▶ [Challenge]:
Restate the span of lines that starts with the line containing "# Plastic band" and ends with the line containing "record = json.load(file)", word for word, including both, with nothing else.

▶ [Collected material]:
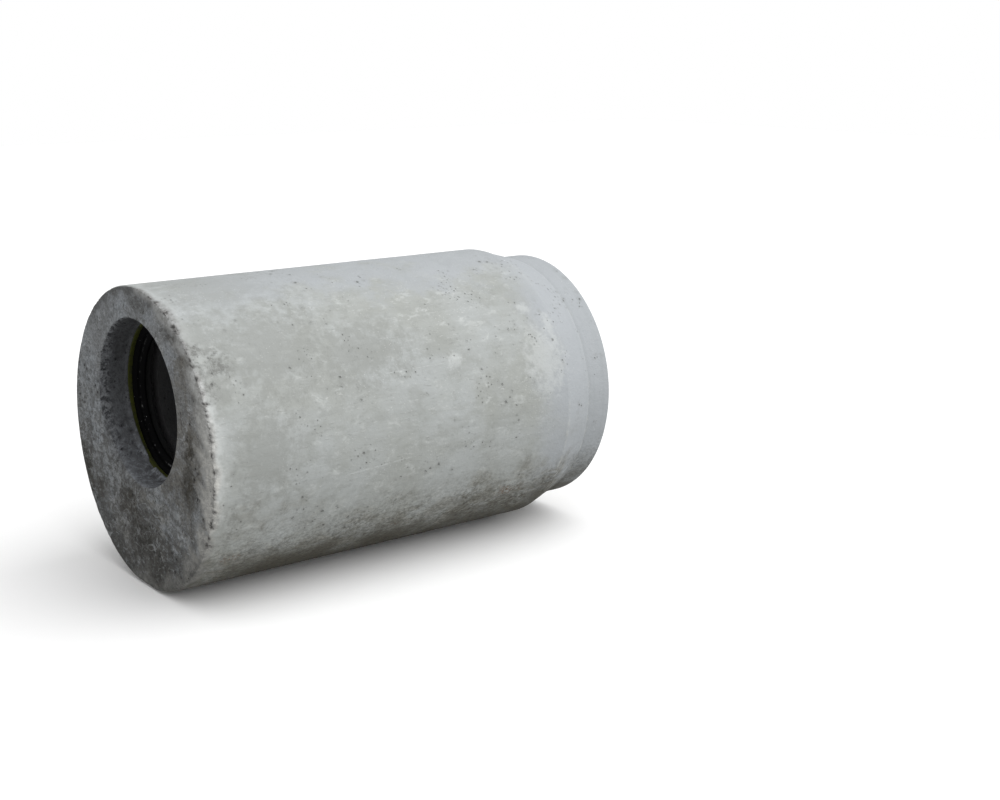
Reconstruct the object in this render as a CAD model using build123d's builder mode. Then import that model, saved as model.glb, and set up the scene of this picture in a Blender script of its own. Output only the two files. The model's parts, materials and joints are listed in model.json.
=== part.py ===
from build123d import *
import os

# Precast concrete pipe reducer, eccentric, lying on its side.
# X runs along the pipe from the small end to the large end, Z is up, and the
# origin is on the floor under the middle of the length. All lengths are in mm.

# Outside of the casting
barrel_d = 430.0
barrel_length = 600.0
shoulder_length = 55.0
spigot_d = 393.0
spigot_length = 45.0
arris = 4.0

# Waterway
large_bore_d = 300.0
large_bore_length = 155.0
spigot_lip_r = 12.0
small_bore_length = 40.0

# Socket for the small pipe, which stops on a step behind its seat
pipe_d = 200.0
pipe_clearance = 2.0
pipe_seat_length = 60.0
stop_step = 4.0
ring_room = 18.0
mouth_depth = 80.0
mouth_chamfer = 5.0

# Seal ring in its groove, and the band that holds it
groove_inset = 40.0
groove_depth = 6.0
seat_gap = 0.3
band_length = 6.0
band_show = 4.0
seal_length = 26.0
heel_show = 7.0
hollow_depth = 5.0
lip_squeeze = 3.5
lip_reach = 10.0
lip_tip = 3.0
lip_ridge = 6.5

# Radii worked out from the sizes above
barrel_r = barrel_d / 2
spigot_r = spigot_d / 2
large_bore_r = large_bore_d / 2
pipe_seat_r = pipe_d / 2 + pipe_clearance
small_bore_r = pipe_seat_r - stop_step
mouth_r = pipe_d / 2 + ring_room
groove_r = mouth_r + groove_depth
ring_r = groove_r - seat_gap
band_r = mouth_r - band_show
heel_r = band_r - heel_show
lip_r = pipe_d / 2 - lip_squeeze

# Places along the pipe
total_length = barrel_length + shoulder_length + spigot_length
small_face = -total_length / 2
large_face = total_length / 2
shoulder_start = small_face + barrel_length
spigot_start = shoulder_start + shoulder_length
cone_end = large_face - large_bore_length
mouth_end = small_face + mouth_depth
seat_end = mouth_end + pipe_seat_length
cone_start = seat_end + small_bore_length
groove_front = small_face + groove_inset
seal_front = groove_front + band_length
groove_back = seal_front + seal_length
lip_x = seal_front + lip_reach

# The two bores meet flush along the crown, so the small one sits higher
axis_z = barrel_r
small_axis_z = axis_z + large_bore_r - small_bore_r
main_axis = Axis((0, 0, axis_z), (1, 0, 0))
small_axis = Axis((0, 0, small_axis_z), (1, 0, 0))
main_section = Plane.XZ.shift_origin((0, 0, axis_z))
small_section = Plane.XZ.shift_origin((0, 0, small_axis_z))

# The two edges of the small face share its thinnest wall, over the crown of the mouth
crown_wall = barrel_r - (small_axis_z - axis_z) - mouth_r
small_face_arris = min(arris, crown_wall / 3)
mouth_edge = min(mouth_chamfer, crown_wall / 3)

os.makedirs("parts", exist_ok=True)

# Concrete casting: barrel, shoulder and spigot, with the waterway cut through it
with BuildPart() as reducer_body:
    with BuildSketch(main_section):
        with BuildLine():
            Polyline(
                (small_face, 0),
                (small_face, barrel_r),
                (shoulder_start, barrel_r),
                (spigot_start, spigot_r),
                (large_face, spigot_r),
                (large_face, 0),
                close=True,
            )
        make_face()
    revolve(axis=main_axis)

    # Straight stretch of the large bore, open at the spigot's face
    with BuildSketch(Plane.YZ.offset(cone_end)):
        with Locations((0, axis_z)):
            Circle(large_bore_r)
    extrude(amount=large_bore_length, mode=Mode.SUBTRACT)

    # Oblique cone between the bores
    with BuildSketch(Plane.YZ.offset(cone_start)):
        with Locations((0, small_axis_z)):
            Circle(small_bore_r)
    with BuildSketch(Plane.YZ.offset(cone_end)):
        with Locations((0, axis_z)):
            Circle(large_bore_r)
    loft(mode=Mode.SUBTRACT)

    # Small bore, seat for the pipe end, seal groove and socket mouth
    with BuildSketch(small_section):
        with BuildLine():
            Polyline(
                (cone_start, 0),
                (cone_start, small_bore_r),
                (seat_end, small_bore_r),
                (seat_end, pipe_seat_r),
                (mouth_end, pipe_seat_r),
                (mouth_end, mouth_r),
                (groove_back, mouth_r),
                (groove_back, groove_r),
                (groove_front, groove_r),
                (groove_front, mouth_r),
                (small_face, mouth_r),
                (small_face, 0),
                close=True,
            )
        make_face()
    revolve(axis=small_axis, mode=Mode.SUBTRACT)

    # Edges as the mould leaves them: a soft lip in the large bore, small bevels elsewhere
    fillet(reducer_body.faces().sort_by(Axis.X)[-1].inner_wires().edges(), spigot_lip_r)
    chamfer(reducer_body.faces().sort_by(Axis.X)[-1].outer_wire().edges(), arris)
    chamfer(reducer_body.faces().sort_by(Axis.X)[0].outer_wire().edges(), small_face_arris)
    chamfer(reducer_body.faces().sort_by(Axis.X)[0].inner_wires().edges(), mouth_edge)

reducer_body.part.label = "reducer_body"
export_step(reducer_body.part, "parts/reducer_body.step")

# Rubber ring: a heel in the groove, and a lip behind a hollow, leaning in with the pipe
with BuildPart() as lip_seal:
    with BuildSketch(small_section):
        with BuildLine():
            Polyline(
                (seal_front, ring_r),
                (seal_front, band_r),
                (seal_front + hollow_depth, band_r - hollow_depth),
                (seal_front + hollow_depth, lip_r + lip_ridge),
                (lip_x, lip_r),
                (lip_x + lip_tip, lip_r),
                (lip_x + 2 * lip_tip, heel_r),
                (groove_back, heel_r),
                (groove_back, ring_r),
                close=True,
            )
        make_face()
    revolve(axis=small_axis)

lip_seal.part.label = "lip_seal"
export_step(lip_seal.part, "parts/lip_seal.step")

# Plastic band in the front of the groove, which keeps the ring in it
with BuildPart() as seal_band:
    with BuildSketch(small_section):
        with BuildLine():
            Polyline(
                (groove_front, band_r),
                (seal_front, band_r),
                (seal_front, ring_r),
                (groove_front, ring_r),
                close=True,
            )
        make_face()
    revolve(axis=small_axis)

seal_band.part.label = "seal_band"
export_step(seal_band.part, "parts/seal_band.step")
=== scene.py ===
import json
import math

import bpy
import numpy as np
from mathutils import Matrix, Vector, noise


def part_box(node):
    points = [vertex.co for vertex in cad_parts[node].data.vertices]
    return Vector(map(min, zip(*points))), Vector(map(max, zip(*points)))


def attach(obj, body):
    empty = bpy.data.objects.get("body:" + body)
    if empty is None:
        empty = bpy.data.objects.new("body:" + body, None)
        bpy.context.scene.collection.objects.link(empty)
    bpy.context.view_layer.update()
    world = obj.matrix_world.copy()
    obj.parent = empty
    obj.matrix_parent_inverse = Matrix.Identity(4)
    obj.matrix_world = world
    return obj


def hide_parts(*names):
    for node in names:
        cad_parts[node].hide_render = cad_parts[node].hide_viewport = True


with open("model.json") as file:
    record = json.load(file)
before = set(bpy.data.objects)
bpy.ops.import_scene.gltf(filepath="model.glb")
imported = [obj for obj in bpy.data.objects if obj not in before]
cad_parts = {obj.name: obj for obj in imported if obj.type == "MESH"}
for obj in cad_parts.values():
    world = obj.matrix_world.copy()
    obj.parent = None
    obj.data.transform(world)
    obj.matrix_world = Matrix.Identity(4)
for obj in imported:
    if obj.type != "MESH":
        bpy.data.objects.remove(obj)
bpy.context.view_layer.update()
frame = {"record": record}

# Looks of a precast concrete pipe reducer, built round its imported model. X runs from
# the socket end to the spigot end, Z is up, and every length is in metres. Angles on
# the rings are counted from the crown, towards the side that faces the camera.
body_low, body_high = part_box("reducer_body")
seal_low, seal_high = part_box("lip_seal")
band_low, band_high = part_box("seal_band")
mount = {m["name"]: m for m in frame["record"]["mounts"]}

# Outside of the casting
small_face = body_low.x
large_face = body_high.x
barrel_r = (body_high.z - body_low.z) / 2
axis_z = (body_high.z + body_low.z) / 2
barrel_length = 0.6
shoulder_length = 0.055
shoulder_start = small_face + barrel_length
spigot_start = shoulder_start + shoulder_length
spigot_r = mount["spigot"]["dims"]["r_mm"] / 1000
spigot_bevel = 0.004

# Waterway, from the large end to the small one
large_bore_r = 0.15
large_bore_length = 0.155
spigot_lip_r = 0.012
small_axis_z = mount["socket_mouth"]["pos_m"][2]
small_bore_r = 0.098
small_bore_length = 0.04
pipe_seat_r = 0.102
pipe_seat_length = 0.06
mouth_r = mount["socket_mouth"]["dims"]["r_mm"] / 1000
mouth_depth = 0.08
cone_end = large_face - large_bore_length
mouth_end = small_face + mouth_depth
seat_end = mouth_end + pipe_seat_length
cone_start = seat_end + small_bore_length

# Groove in the socket, with the band in front and the seal behind it
groove_r = 0.124
groove_front = band_low.x
groove_back = seal_high.x
band_r = 0.114
ring_r = (seal_high.z - seal_low.z) / 2
hollow_depth = 0.005
lip_ridge_r = 0.103
lip_r = 0.0965
lip_reach = 0.01
lip_tip = 0.003
heel_r = 0.107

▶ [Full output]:
# Plastic band in the front of the groove, which keeps the ring in it
with BuildPart() as seal_band:
    with BuildSketch(small_section):
        with BuildLine():
            Polyline(
                (groove_front, band_r),
                (seal_front, band_r),
                (seal_front, ring_r),
                (groove_front, ring_r),
                close=True,
            )
        make_face()
    revolve(axis=small_axis)

seal_band.part.label = "seal_band"
export_step(seal_band.part, "parts/seal_band.step")
=== scene.py ===
import json
import math

import bpy
import numpy as np
from mathutils import Matrix, Vector, noise


def part_box(node):
    points = [vertex.co for vertex in cad_parts[node].data.vertices]
    return Vector(map(min, zip(*points))), Vector(map(max, zip(*points)))


def attach(obj, body):
    empty = bpy.data.objects.get("body:" + body)
    if empty is None:
        empty = bpy.data.objects.new("body:" + body, None)
        bpy.context.scene.collection.objects.link(empty)
    bpy.context.view_layer.update()
    world = obj.matrix_world.copy()
    obj.parent = empty
    obj.matrix_parent_inverse = Matrix.Identity(4)
    obj.matrix_world = world
    return obj


def hide_parts(*names):
    for node in names:
        cad_parts[node].hide_render = cad_parts[node].hide_viewport = True


with open("model.json") as file:
    record = json.load(file)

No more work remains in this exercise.